Ha llegado el día aquel en que la política no se entiende sin publicidad oficial. Es más, la publicidad se ha convertido en el eje mismo de buena parte de la vida ecuatoriana y ha remplazado, lastimosamente, a lo más importante de la política: al debate y a la deliberación.
Por fin ha llegado el día en que terminamos, como muchos quieren, convertidos en espectadores en vez de ciudadanos, en televidentes en vez de personas de carne y hueso y en meras estadísticas de cuestionables ratings. Somos grey. Somos tropel. Somos robots. No somos, todavía, república. Lo de joven democracia es un lugar común.
Es que la publicidad sirve divinamente para darle un esmalte de legitimidad a la campaña electoral perpetua y agobiante (que lleva años en operación), para cimentar las complejas estructuras de endiosamiento del líder, para asegurar las adecuadas dosis de polarización que el poder necesita para perpetuarse, para aquilatar las inciertas virtudes del Estado omnipresente y para asfixiar al individuo, para ahogarnos en una marea de símbolos, eslóganes, himnos, uniformes y cancioncillas de dudoso gusto. La publicidad oficial también persigue otros fines retorcidos, como el ensalzamiento del nacionalismo, del patrioterismo y de distintas formas de espléndido aislamiento, la desmoralización del enemigo político (no existe, no debe existir, el concepto de oposición como alternativa de poder, sino que todo el que se atreva a alzar la cabeza debe ser tratado como un enemigo a ser eliminado rápida y eficazmente) como si el oficialismo fuera un verdadero ejército de ocupación, presente para civilizar a los insurrectos, para tutelar nuestros derechos como el buen padre de familia, para decirnos qué es bueno y qué es malo, a su arbitrio. Así la publicidad oficial debe ser simple, debe presentar de forma distorsionada únicamente la versión del poder, debe resaltar las épicas del populismo y debe humillar al contrincante, hasta, de ser posible, patearlo en el suelo.

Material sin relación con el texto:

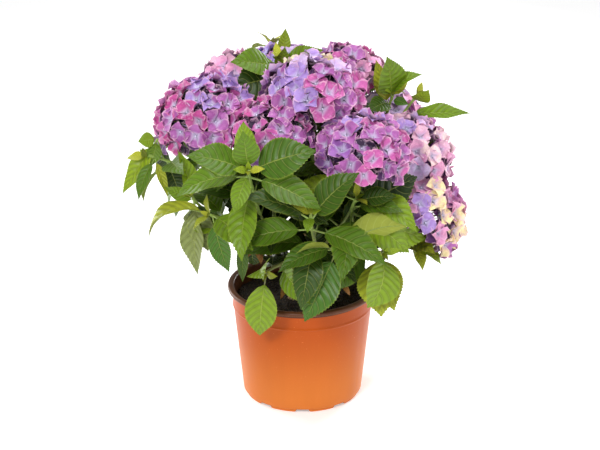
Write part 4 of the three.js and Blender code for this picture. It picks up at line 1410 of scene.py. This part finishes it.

También es útil para darle a la política un carácter de ópera bufa, o como opina Giacomo Sani “Siguen teniendo cierta importancia las manifestaciones de tipo coreográfico que involucran masas importantes y que fueron explotadas con mucha frecuencia, gran habilidad y, según parece, notable eficacia en la Alemania nazi y en la Italia del período fascista”. Es decir, la deformación de la política hasta convertirla en una verdadera comedia, en un baile de máscaras en el que los personajes se reciclan de cuando en cuando, a veces se guardan las espaldas, a veces se zurcen a puñaladas, se cobijan en la impunidad, adoptan los códigos rojos de las mafias.